On February 18, 2015, the United States Citizenship and Immigration Services (USCIS) will begin accepting requests for Deferred Action for Childhood Arrivals (DACA) under the expanded program.
The expanded program eliminates the age cap of 31 and will now cover individuals brought into the U.S. as children regardless of their current age. Under the original program, only those who were under 31 years old on June 15, 2012 were eligible to apply. By eliminating the age cap of 31, the age of the applicant at the time of application would not matter so long as he meets all the other criteria.
The expanded program also moves the eligibility cut-off date when an applicant must have been in the U.S. from June 15, 2007 to January 1, 2010.

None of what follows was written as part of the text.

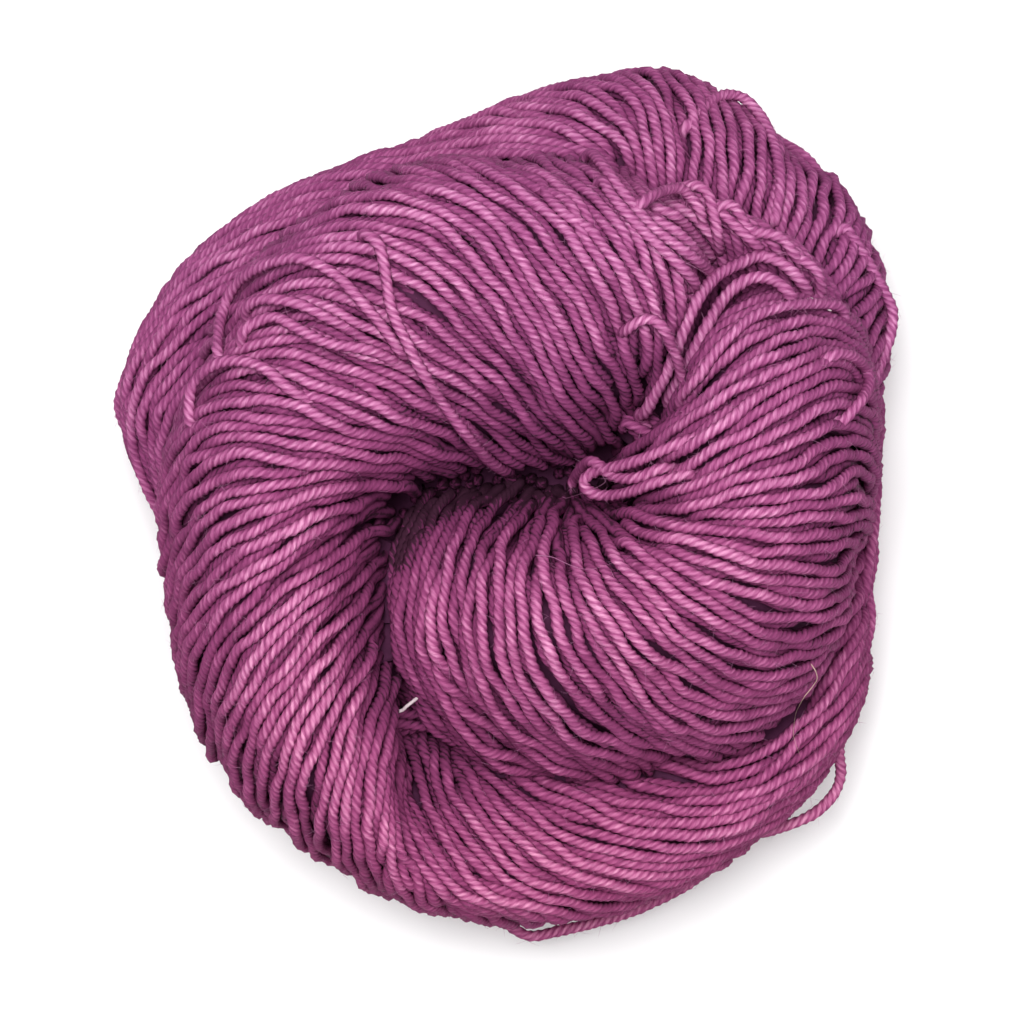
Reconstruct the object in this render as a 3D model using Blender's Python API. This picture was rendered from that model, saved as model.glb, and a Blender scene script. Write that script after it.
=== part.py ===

To be eligible, applicants must meet the following requirements as set forth in the expanded DACA guidelines: came to the U.S. before his 16th birthday; continuously resided in the U.S. since January 1, 2010 up to the present; was physically present in the U.S. on June 15, 2012 and at the time of making the request; and had no lawful status on June 15, 2012.
Also, they must be currently in school, graduated from high school or obtained general education development(GED) certificate, or honorably discharged from the Armed Forces; and not convicted of a felony offense, significant misdemeanor offense, or multiple misdemeanor offenses, and not otherwise a threat to national security or public safety.
An applicant must complete and sign Form I-821D, Consideration of Deferred Action for Childhood Arrivals, accompanied by Form I-765, Application for Employment Authorization, Form I-765WS Worksheet, and documentary evidence demonstrating their eligibility for the program.
The application must be submitted with the $380 filing fee for the Form I-765 and $85 for biometrics fee, totaling $465 in filing fees. The check must be made payable to the U.S. Department of Homeland Security.
After filing, the USCIS will schedule applicants for biometrics collection at a USCIS Support Center. Applicants will receive their schedule in the mail. An in-person interview may also be required for some applicants.
Unlike the original DACA program which granted recipients deportation relief and work permits for 2 years; recipients under the expanded program will get relief for three years. Deferred action under the program, however, does not lead to permanent residence nor provide lawful immigration status.
Over 610,000 have been granted DACA status under the initial program. An additional 270,000 immigrants are expected to benefit from the expanded program.
Meanwhile, twenty-six states have signed a lawsuit seeking to prevent the Obama Administration from implementing the executive actions including the expanded DACA program. Republicans are also planning to undertake congressional action to block the President’s programs.
Immigrant rights advocates are confident that the President’s executive actions will survive lawsuits and congressional action aiming to block it.
The President, on his part, said, “I want to be clear as possible: I will veto any legislation that got to my desk that took away the chance of these young people who grew up here and who are prepared to contribute to this country that would prevent them from doing so.”
Immigrants are encouraged to apply for the expanded DACA program as soon as the application period starts.